Keywords Aggregate Demand; Aggregate Supply; Coping; Demand-Deficient Unemployment; Equilibrium; Frictional Unemployment; Full Employment; Involuntary Unemployment; Keynesian Economics; Monetarism; Non-Accelerating Inflation Rate of Unemployment (NAIRU); Phillips Curve; Structural Unemployment; Underemployment; Utility-Maximizing Behavior

Work & the Economy > Unemployment & Underemployment

Overview

Demand-deficient, Structural & Frictional Unemployment

Very few of us can afford to be unemployed for very long. The unpaid bills keep mounting; the depression, stress, and social isolation grow ever more wearing. The economy as a whole cannot remain stable if large numbers of jobless workers are unable to purchase the consumer goods and services that account for two-thirds of US economic output.

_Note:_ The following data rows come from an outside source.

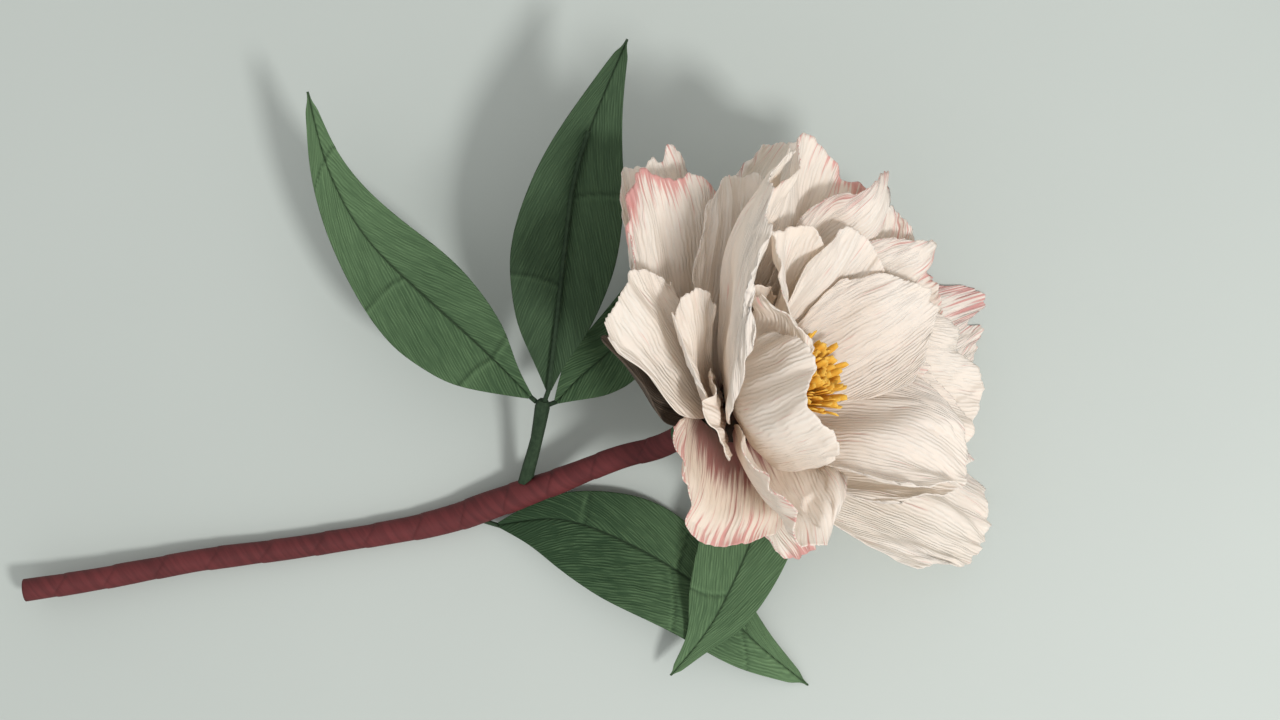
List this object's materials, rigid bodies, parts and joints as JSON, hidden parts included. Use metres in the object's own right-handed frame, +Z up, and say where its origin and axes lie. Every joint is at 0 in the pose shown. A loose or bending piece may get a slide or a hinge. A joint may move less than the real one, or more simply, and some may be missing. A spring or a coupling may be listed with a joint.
{
  "type": "crepe paper peony",
  "caption": "Handmade crepe paper peony on a wrapped wire stem with leaves, lying on its side; a decorative flower.",
  "frame": {"origin": "middle of the footprint, on the table that the flower lies on", "axes": "+X along the stem towards the bloom, +Z up from the table, +Y to the side that the upper leaves lie on"},
  "size_m": [0.2904, 0.1868, 0.1026],
  "materials": {
    "blush_crepe": "matt crepe paper, pale blush with pink rims",
    "olive_crepe": "matt crepe paper, olive brown",
    "green_tape": "wound paper tape, matt green",
    "yellow_crepe": "matt crepe paper, amber yellow",
    "burgundy_crepe": "matt crepe paper wrap, burgundy",
    "florist_wire": "plain steel wire",
    "green_crepe": "matt crepe paper, dark leaf green"
  },
  "bodies": {
    "root": {"calyx": "green_crepe", "guard_petal_bottom": "blush_crepe", "guard_petal_left": "blush_crepe", "guard_petal_lower_left": "blush_crepe", "guard_petal_lower_right": "blush_crepe", "guard_petal_right": "blush_crepe", "guard_petal_top": "blush_crepe", "guard_petal_top_right": "blush_crepe", "guard_petal_under": "blush_crepe", "guard_petal_upper_left": "blush_crepe", "inner_petal_far": "blush_crepe", "inner_petal_front": "blush_crepe", "inner_petal_front_left": "blush_crepe", "inner_petal_lower": "blush_crepe", "inner_petal_right": "blush_crepe", "inner_petal_top": "blush_crepe", "inner_petal_top_right": "blush_crepe", "leaf_left": "green_crepe", "leaf_left_rib": "green_crepe", "leaf_low": "green_crepe", "leaf_low_rib": "green_crepe", "leaf_middle": "green_crepe", "leaf_middle_rib": "green_crepe", "leaf_right": "green_crepe", "leaf_right_rib": "green_crepe", "leaf_stalk": "green_crepe", "leaf_twisted": "green_crepe", "leaf_twisted_rib": "green_crepe", "outer_petal_far": "blush_crepe", "outer_petal_left": "blush_crepe", "outer_petal_lower": "blush_crepe", "outer_petal_lower_right": "blush_crepe", "outer_petal_narrow": "blush_crepe", "outer_petal_right": "blush_crepe", "outer_petal_short": "blush_crepe", "outer_petal_top": "blush_crepe", "outer_petal_top_right": "blush_crepe", "outer_petal_upper": "blush_crepe", "petal_core": "green_tape", "sepal_long": "olive_crepe", "sepal_low": "olive_crepe", "sepal_right": "olive_crepe", "sepal_top": "olive_crepe", "stamens": "yellow_crepe", "stem_sleeve": "burgundy_crepe", "stem_wire": "florist_wire"}
  },
  "joints": []
}
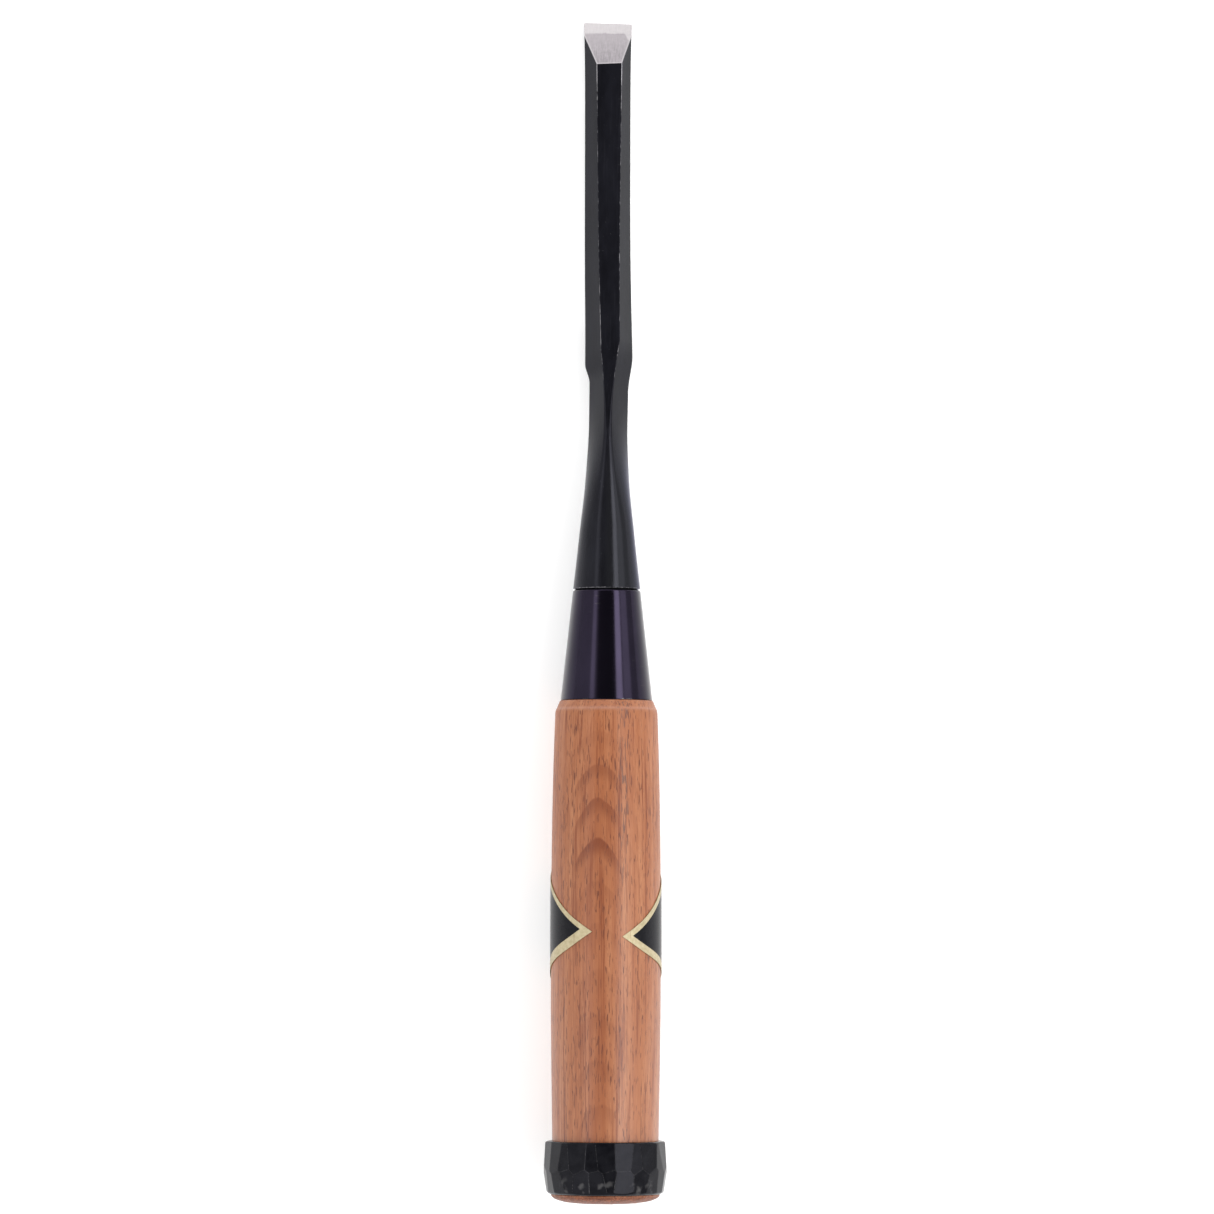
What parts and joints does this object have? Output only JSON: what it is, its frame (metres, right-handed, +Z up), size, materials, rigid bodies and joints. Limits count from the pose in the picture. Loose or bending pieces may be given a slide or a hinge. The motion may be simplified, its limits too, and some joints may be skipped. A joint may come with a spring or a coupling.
{
  "type": "striking chisel",
  "caption": "Japanese-pattern striking chisel with a narrow bevelled blade, flared collar, conical ferrule, turned wooden handle and an iron hoop on the struck end.",
  "frame": {"origin": "on the bench surface, under the centre of the tool's bounding box", "axes": "+Y along the tool towards the cutting edge, +Z up from the bench on the bevel side, +X to the tool's right seen from above with the edge away; the tool axis is pitched 2.52 degrees, edge down, as it rests on the cutting edge and the front swell of the handle"},
  "size_m": [0.0228, 0.2198, 0.0245],
  "materials": {
    "forged_iron": "black forge scale, satin, worn bright on the ridges",
    "hard_steel": "ground bright on a fine stone",
    "blued_ferrule": "turned and blued to a dark purple, satin",
    "handle_wood": "reddish-brown open-pored hardwood, thinly varnished",
    "blackened_iron": "hammered facets, blackened",
    "label_film": "thin glossy film, black with a gold border"
  },
  "bodies": {
    "root": {"blade": "forged_iron", "cutting_steel": "hard_steel", "ferrule": "blued_ferrule", "handle": "handle_wood", "hoop": "blackened_iron", "handle_label": "label_film"}
  },
  "joints": []
}
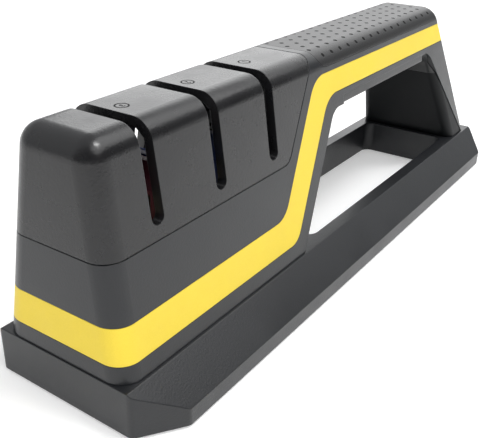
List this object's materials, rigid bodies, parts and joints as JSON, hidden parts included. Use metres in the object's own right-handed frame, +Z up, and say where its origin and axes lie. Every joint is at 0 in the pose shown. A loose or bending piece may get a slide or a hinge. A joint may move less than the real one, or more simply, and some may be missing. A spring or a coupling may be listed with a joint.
{
  "type": "knife sharpener",
  "caption": "Hand-held pull-through knife sharpener: a slotted sharpening head and a bridge handle on a flared base, with skewed grinding wheels inside.",
  "frame": {"origin": "on the table, under the centre of the base", "axes": "+X along the base from the sharpening head to the rear of the handle, +Y across the base to the far side, +Z up"},
  "size_m": [0.22, 0.0588, 0.0675],
  "materials": {
    "base_plastic": "fine satin texture",
    "foot_rubber": "matt",
    "screw_steel": "plain turned",
    "body_plastic": "fine satin texture",
    "head_plastic": "semi-gloss leather grain",
    "accent_plastic": "fine satin texture",
    "grip_rubber": "soft touch with dimples",
    "liner_plastic": "fine satin texture",
    "panel_plastic": "smooth satin",
    "frame_plastic": "as moulded",
    "coarse_plastic": "as moulded",
    "medium_plastic": "as moulded",
    "fine_plastic": "as moulded",
    "carbide": "ground edges",
    "axle_steel": "drawn",
    "spacer_plastic": "as moulded",
    "medium_stone": "fine abrasive grain",
    "fine_stone": "fine abrasive grain"
  },
  "bodies": {
    "housing": {"base_tray": "base_plastic", "foot_front_near": "foot_rubber", "foot_front_far": "foot_rubber", "foot_rear_near": "foot_rubber", "foot_rear_far": "foot_rubber", "base_screws": "screw_steel", "body_shell": "body_plastic", "head_cover": "head_plastic", "accent_band": "accent_plastic", "grip_pad": "grip_rubber", "handle_liner": "liner_plastic", "leg_panel": "panel_plastic", "stage_frame": "frame_plastic", "coarse_carrier": "coarse_plastic", "medium_carrier": "medium_plastic", "fine_carrier": "fine_plastic", "carbide_near": "carbide", "carbide_far": "carbide", "carbide_screws": "screw_steel"},
    "medium_wheels": {"medium_axle": "axle_steel", "medium_spacer": "spacer_plastic", "medium_wheel_near": "medium_stone", "medium_wheel_far": "medium_stone"},
    "fine_wheels": {"fine_axle": "axle_steel", "fine_spacer": "spacer_plastic", "fine_wheel_near": "fine_stone", "fine_wheel_far": "fine_stone"}
  },
  "joints": [
    {"name": "medium_wheels_spin", "type": "hinge", "parent": "housing", "child": "medium_wheels", "pos_m": [-0.067, 0, 0.0412], "axis": [0.866, 0.5, 0], "continuous": true},
    {"name": "fine_wheels_spin", "type": "hinge", "parent": "housing", "child": "fine_wheels", "pos_m": [-0.0909, 0, 0.0412], "axis": [0.866, 0.5, 0], "continuous": true}
  ]
}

Unsold inventories pile up, profit-driven businesses cut back on production, and more people lose their jobs or find themselves with reduced hours. Economists call this chain of events demand-deficient unemployment, and, because its roots lie in the natural expansion and contraction of the business cycle, it is expected to happen periodically. Sometimes, though, it is precipitated by a major economic shock, such as a credit crunch or sudden steep rise in oil prices. Then, the downturns are more severe, and the accompanying unemployment more extensive and drawn out.

As bad as this can get, it is not nearly as pernicious as what is known as structural unemployment. Here, goods and services simply fall out of favor and are replaced by product substitutes; or, thanks to automation, they are made faster and cheaper by fewer workers. Whole industries disappear, are utterly transformed, or else moved offshore never to return. The prospects for those summarily cast aside are far from promising. Unless they have skills other industries need or are willing to retrain, these displaced workers will earn a fraction of what they once did. The lucky ones will be hired full time as unskilled labor; the rest will collect government benefits and will perhaps supplement these with off-the-books work or else join the ranks of the underemployed who make ends meet working only part time.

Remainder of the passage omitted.